▶ Directions for this task: Can you reproduce the data beneath, keeping every line exact?

▶ Material:

··········

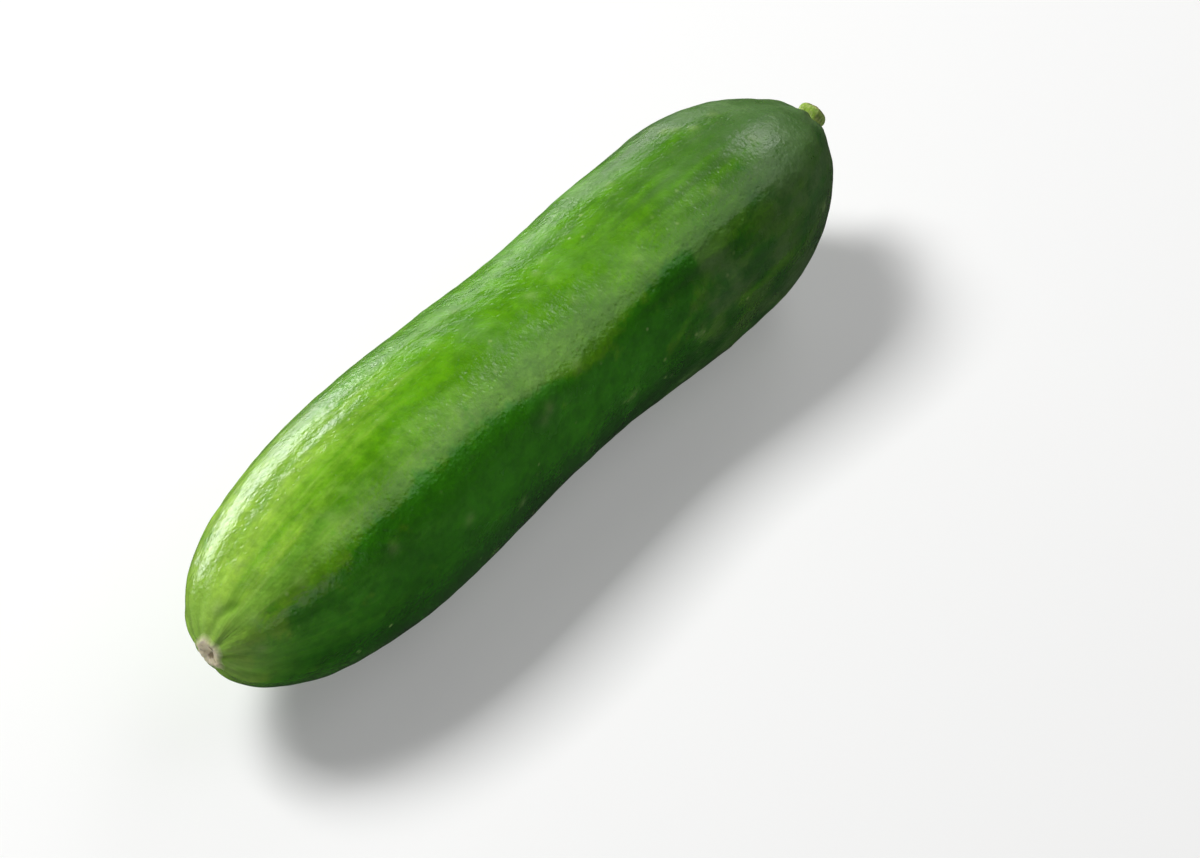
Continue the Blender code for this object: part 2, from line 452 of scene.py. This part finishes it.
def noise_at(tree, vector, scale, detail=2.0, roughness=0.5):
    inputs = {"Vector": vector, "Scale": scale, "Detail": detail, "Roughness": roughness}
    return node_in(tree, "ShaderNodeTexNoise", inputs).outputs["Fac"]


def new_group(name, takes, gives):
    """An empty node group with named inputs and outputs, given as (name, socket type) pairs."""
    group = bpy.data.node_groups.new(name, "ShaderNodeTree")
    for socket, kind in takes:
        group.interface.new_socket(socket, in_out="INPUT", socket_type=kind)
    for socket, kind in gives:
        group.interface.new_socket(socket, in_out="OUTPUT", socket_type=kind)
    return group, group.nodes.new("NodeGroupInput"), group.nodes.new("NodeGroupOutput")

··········

▶ Complete answer:
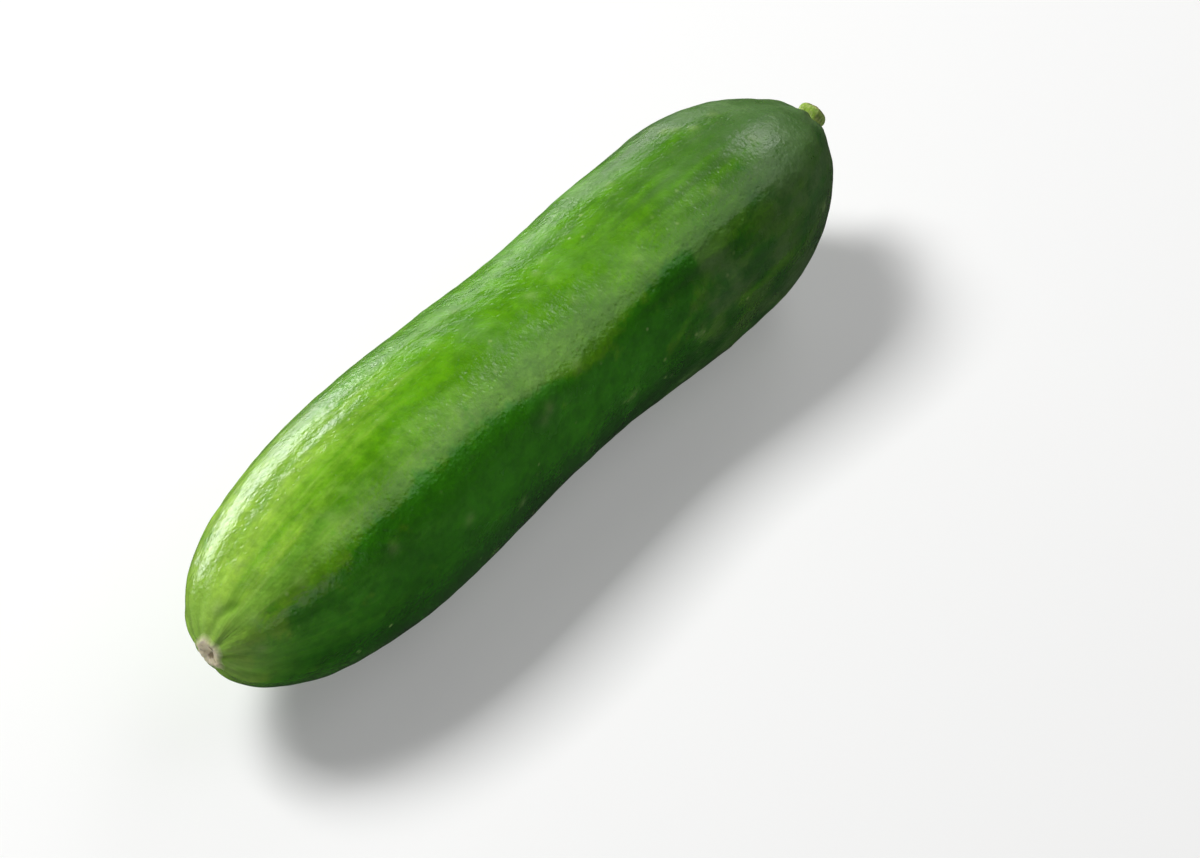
Continue the Blender code for this object: part 2, from line 452 of scene.py. This part finishes it.
def noise_at(tree, vector, scale, detail=2.0, roughness=0.5):
    inputs = {"Vector": vector, "Scale": scale, "Detail": detail, "Roughness": roughness}
    return node_in(tree, "ShaderNodeTexNoise", inputs).outputs["Fac"]


def new_group(name, takes, gives):
    """An empty node group with named inputs and outputs, given as (name, socket type) pairs."""
    group = bpy.data.node_groups.new(name, "ShaderNodeTree")
    for socket, kind in takes:
        group.interface.new_socket(socket, in_out="INPUT", socket_type=kind)
    for socket, kind in gives:
        group.interface.new_socket(socket, in_out="OUTPUT", socket_type=kind)
    return group, group.nodes.new("NodeGroupInput"), group.nodes.new("NodeGroupOutput")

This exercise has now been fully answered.